Additionally, fully leveraging Chess.com’s historical data would allow me to simulate the actual game sequences players have experienced this year. Instead of relying on win probabilities against an “average opponent”, using individual game data and opponent ratings should yield more precise results.

Side note

Even though the simulated probabilities are incredibly high for all events I found, this isn’t conclusive. My method isn’t perfect and the results would drastically change under different assumptions. The key factor is likely the win probability estimation (which is very naive in this study). Simulation appears to be really sensitive to different probabilities and the results would change if I chose a different win probability estimation strategy.

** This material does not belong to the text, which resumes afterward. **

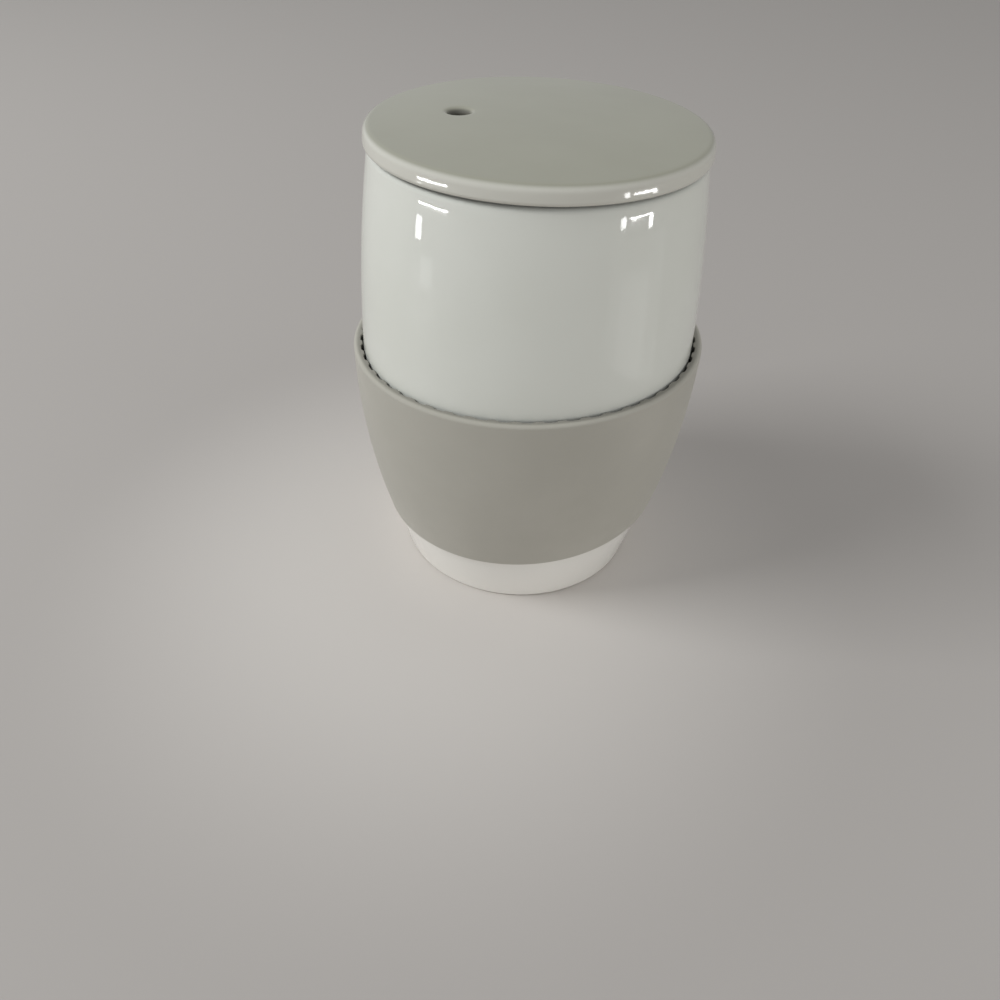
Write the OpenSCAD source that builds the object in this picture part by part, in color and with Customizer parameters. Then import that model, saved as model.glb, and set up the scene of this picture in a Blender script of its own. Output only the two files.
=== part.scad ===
// Microwave egg cooker: a glazed ceramic cup with a loose ceramic lid and a ribbed silicone sleeve.
// Millimetres. The cup stands on z = 0 with its axis on Z, and every piece is shown where it is used.

/* [Cup] */
// Height of the cup from the table to the top of its lip
cup_h = 116.4; // [106:0.2:126]
// Diameter of the foot where it meets the table, before its edge is rounded
foot_d = 71.2; // [68:0.2:74]
// Diameter at the belly, the widest level of the cup
belly_d = 88.2; // [86:0.2:91]
// Height of the belly above the table
belly_z = 57; // [54:0.5:60]
// Diameter at the mouth, before the lip is rounded
mouth_d = 78.2; // [75:0.2:82]
// Height where the foot's slant, drawn on upwards, would meet the belly's upright line
foot_bend_z = 38.3; // [37:0.1:42]
// Thickness of the cup's wall
wall = 4; // [3.4:0.1:5]
// Radius of the rounding on both edges of the lip
lip_round = 1.5; // [0.8:0.1:1.6]
// Level of the cup's inside floor above the table
floor_z = 6; // [4.5:0.1:9]
// Radius of the fillet between the inside floor and the wall
floor_fillet = 9; // [3:0.5:14]
// Radius of the rounding on the outside edge of the foot
foot_round = 1; // [0.3:0.1:1.6]
// Width of the flat ring that the cup stands on
foot_land = 3; // [2:0.1:5]
// Depth of the hollow under the foot
foot_hollow = 1.8; // [0.8:0.1:2.6]

/* [Lid] */
// Diameter of the lid
lid_d = 80; // [78:0.2:84]
// Thickness of the lid at its rim
lid_t = 4.6; // [4.2:0.1:6]
// Rise of the lid's top from its rim to its middle
lid_dome = 0.9; // [0.4:0.1:3]
// Lean of the rim's side, in degrees, its top inwards
rim_lean = 8; // [0:0.5:12]
// Radius of the rounding on the upper edge of the rim
lid_top_round = 1.9; // [1:0.1:2.6]
// Radius of the rounding on the lower edge of the rim
lid_under_round = 0.9; // [0.3:0.1:1.1]
// Height of the rim's underside above the seat, which leaves a thin gap outside the lip's flat top
rim_gap = 0.4; // [0.1:0.05:0.5]
// Depth of the skirt that keeps the lid in the mouth
skirt_h = 6; // [5:0.1:9]
// Thickness of the skirt
skirt_t = 3.2; // [2.4:0.1:4.5]
// Radius of the rounding on both lower edges of the skirt
skirt_round = 1; // [0.3:0.1:1.1]
// Play between the skirt and the narrowest level of the mouth
skirt_play = 0.6; // [0.3:0.1:1.2]

/* [Vent hole] */
// Diameter of the steam hole in the lid
vent_d = 4.8; // [3:0.1:7]
// Place of the steam hole left of the lid's middle
vent_left = 18.4; // [10:0.2:24]
// Place of the steam hole behind the lid's middle
vent_back = 2.6; // [-10:0.2:10]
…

For example, if I use the full Elo win probability formulas from Wismuth mentioned before, then win_probability(3176, 2736) = 70%. Even though that is for classical time control, it’s consistent with what I would personally initially guess before looking at the data. And, with that, simulating 3000 games with win probability of 70% in each of them would give 0% chance of accumulating a win streak of 55 games. This isn’t as clear-cut as the calculations above suggest. I look forward to improving the probability estimation with more robust methods such as machine learning.

Another significant issue is that I’m calculating the probabilities by making each player’s rating and their opponents’ rating to be constant throughout the whole simulation. It would be great to change that and reflect actual ratings of each examined player and their opponent in each game.